I have a small wild life pond  that I have a water butt running clean rain water off the roof to a lower water butt  that then by a hose pipe at the few inches from the top of the butt. We let the water fill the top butt and the overflow water goes down the pipe to the bottom butt and overflows into the pond keeping it clear (after years of fighting dirty pond syndrome)I still use the water from the butts to water the garden but any heavy rain re-fills and excess runs in to the pond . I have frogs ,newts, water boat men and other insects and no longer have to use chemicals.


FR, does the pond overflow in heavy rain or do you close the taps off on the water butts?

Talking of tiny ponds - this is mine, about 6ft by 3ft and 3ft deep in the centre.


 It has a shelf all around each long side for plants, and I have 2 deep water plants right in the centre. The pebbles are for animals to get in and out safely.

The other day I had a water boat man and a pond skater swimming around enjoying the sun. There is at least one newt in there and last year I spotted a toad. It's a great magnet for butterflies and other insects and I just love sitting beside it and watching whats going on!

I have a pond with newts and lots of other wildlife I am just making  a waterfall and a stream to go into the pond. Is there a wildlife friendly pond pump out there, or has anyone got any ideas how to get around this problem.



I know this is an old thread but still found it useful as I'm planning to start digging a pond after Easter. 
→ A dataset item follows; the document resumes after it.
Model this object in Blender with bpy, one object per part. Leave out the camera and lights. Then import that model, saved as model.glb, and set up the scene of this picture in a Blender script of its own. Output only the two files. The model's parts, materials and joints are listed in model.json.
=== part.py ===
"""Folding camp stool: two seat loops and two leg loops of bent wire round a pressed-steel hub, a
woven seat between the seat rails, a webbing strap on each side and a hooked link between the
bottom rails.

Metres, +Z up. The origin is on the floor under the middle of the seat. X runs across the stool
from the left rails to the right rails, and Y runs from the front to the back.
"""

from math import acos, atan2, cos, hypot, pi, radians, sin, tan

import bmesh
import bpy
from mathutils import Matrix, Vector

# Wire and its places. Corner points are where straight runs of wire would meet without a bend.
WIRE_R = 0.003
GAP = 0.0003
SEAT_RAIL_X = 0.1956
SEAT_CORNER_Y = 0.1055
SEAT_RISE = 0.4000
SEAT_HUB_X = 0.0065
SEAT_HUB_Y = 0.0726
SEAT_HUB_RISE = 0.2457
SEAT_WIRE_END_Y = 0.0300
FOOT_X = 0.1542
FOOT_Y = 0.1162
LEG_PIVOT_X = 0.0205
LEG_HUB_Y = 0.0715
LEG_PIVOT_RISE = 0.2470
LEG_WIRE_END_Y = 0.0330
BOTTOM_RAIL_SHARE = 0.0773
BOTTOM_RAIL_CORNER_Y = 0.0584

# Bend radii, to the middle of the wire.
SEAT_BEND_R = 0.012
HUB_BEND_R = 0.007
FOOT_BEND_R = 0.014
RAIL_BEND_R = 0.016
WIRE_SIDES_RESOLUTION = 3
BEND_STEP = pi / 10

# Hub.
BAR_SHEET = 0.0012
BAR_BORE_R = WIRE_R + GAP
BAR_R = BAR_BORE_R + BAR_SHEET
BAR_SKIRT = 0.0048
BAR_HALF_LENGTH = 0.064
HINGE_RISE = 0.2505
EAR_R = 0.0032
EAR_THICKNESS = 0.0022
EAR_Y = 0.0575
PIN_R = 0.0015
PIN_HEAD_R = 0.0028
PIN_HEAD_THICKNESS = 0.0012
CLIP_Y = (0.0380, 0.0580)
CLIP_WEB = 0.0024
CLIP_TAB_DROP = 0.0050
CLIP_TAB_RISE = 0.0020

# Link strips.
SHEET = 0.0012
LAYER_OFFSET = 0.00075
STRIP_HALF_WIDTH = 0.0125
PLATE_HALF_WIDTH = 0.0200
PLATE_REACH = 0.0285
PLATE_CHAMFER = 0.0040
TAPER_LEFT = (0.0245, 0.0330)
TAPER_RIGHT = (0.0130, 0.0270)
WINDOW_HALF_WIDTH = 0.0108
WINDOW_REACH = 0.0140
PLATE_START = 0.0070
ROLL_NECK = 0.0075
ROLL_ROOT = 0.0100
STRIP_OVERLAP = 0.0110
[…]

I had a pond at my old house which was suburban.  It was about 2ft 6in deep 8ft long and 5ft wide (couldn't go any deeper as we hit sandstone). We had a waterfall running into it and a fountain at one end to help aerate the water.  We had Koi and other fish in it and it was still full of wildlife.  Didn't use any special pumps.  Dragonflies, newts, frogs, toads, damsel flies and unfortunately herons loved the pond and we were very sad to leave it.  This house has a much smaller garden and I'm building the new pond following the Wildlife Trusts guide lines.  It will be about 2ft deep at the deepest, 3ft wide and 6ft long. Not planning to have any fish but it will have a pebble beach and pond plants that will allow wildlife to travel unseen to a large log pile and and a slightly overgrown section of the garden. It should get the sun for about 5-6 hours. a day.  Hubby is insisting we have the sound of running water so that will have to be incorporated.  Can't wait to get started and really looking forward to sitting by a pond again in the summer.

Like the idea of running rain water from the conservatory roof into the pond but it's too far from the house so I'm planning to install a second water butt.  It will mean carrying buckets of water up the garden to top the pond up but the exercise will be good for me.


If you shape your pond well it shouldn't actually need topping up. Difficult in a small pond though to get the edges sloping sufficiently gradually that the mud and silt actually remains on the liner rather than slipping off. That way when the water level falls in summer you get a gradually receding shoreline with an exposed muddy margin rather than an expanse of bare liner. Not necessarily pretty, but very natural looking and perfectly good for wildlife.


Hope I don't have to Onopordum but it pays to be prepared and anyway the second water butt will be located by the greenhouse so it will be useful for that.